Yo era una encomienda. Tengo que aclarar, para dejar a mi madre a salvo, que ella trabajaba todo el día, que mi padre vivía en España, y que la única forma de desplazarme se basaba en mi capacidad de ser una niña independiente y despierta. Siempre fui independiente. Pero lo otro me costaba. Una vez, en una conexión de aviones —viajo sola en avión desde los diez años— me quedé dormida en una sala de embarque y cuando desperté me puse en la única cola que vi. Creí que iba a España —mi destino—, pero al llegar a la entrada del avión supe que iba a Bolivia. Solo ahí recuerdo que lloré, que me sentí perdida y sola en un mundo en el que no había celulares y en el que mis padres no podían acompañarme de otro modo. Solo ahí me sentí en manos de extraños, pero incluso ahí hubo una azafata, una sola —el resto pidió plata para cuidarme, y en mi casa no había plata— hubo una sola azafata, decía, que corrió conmigo el avión que se iba a Europa y logró pararlo y que reabrieran la puerta.

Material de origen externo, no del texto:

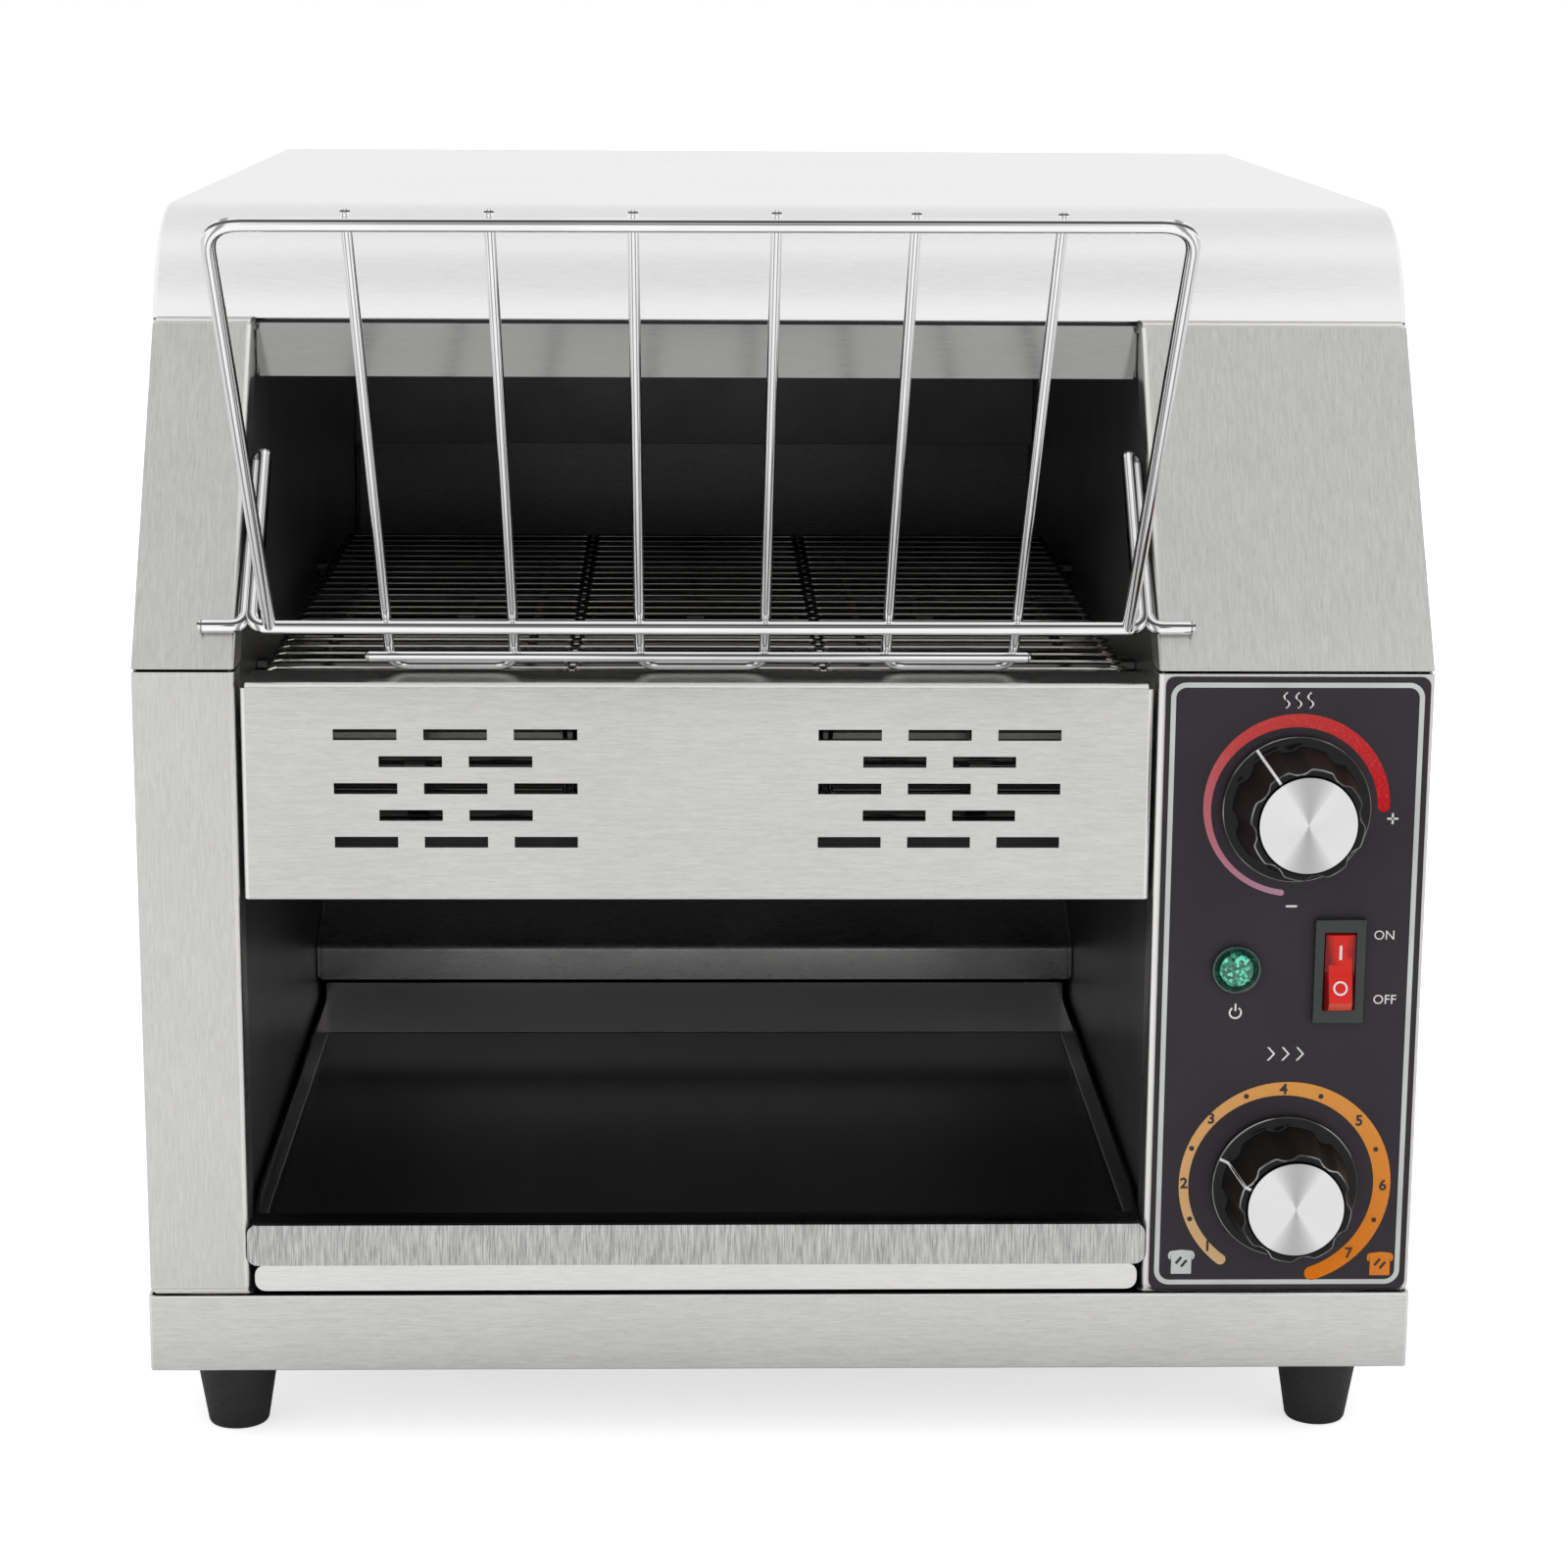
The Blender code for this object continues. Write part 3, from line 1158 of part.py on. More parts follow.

Ya después, en el colegio secundario, desperté una vez con la mano de un hombre en la entrepierna, debajo del bolso rosa de deportes, y otra vez con otro hombre que se estaba masturbando, y en el acto aprendí que de ahí en más debería mantener los ojos abiertos. Así fue desde entonces. O al menos así me pasó hasta esta tarde, cuando me dormí en el subte y en ese segundo en el que fui despertada pude ver el resplandor de mi infancia, de los viejos tiempos en los que andaba feliz y a la deriva, llena de una incomprensible confianza en el mundo.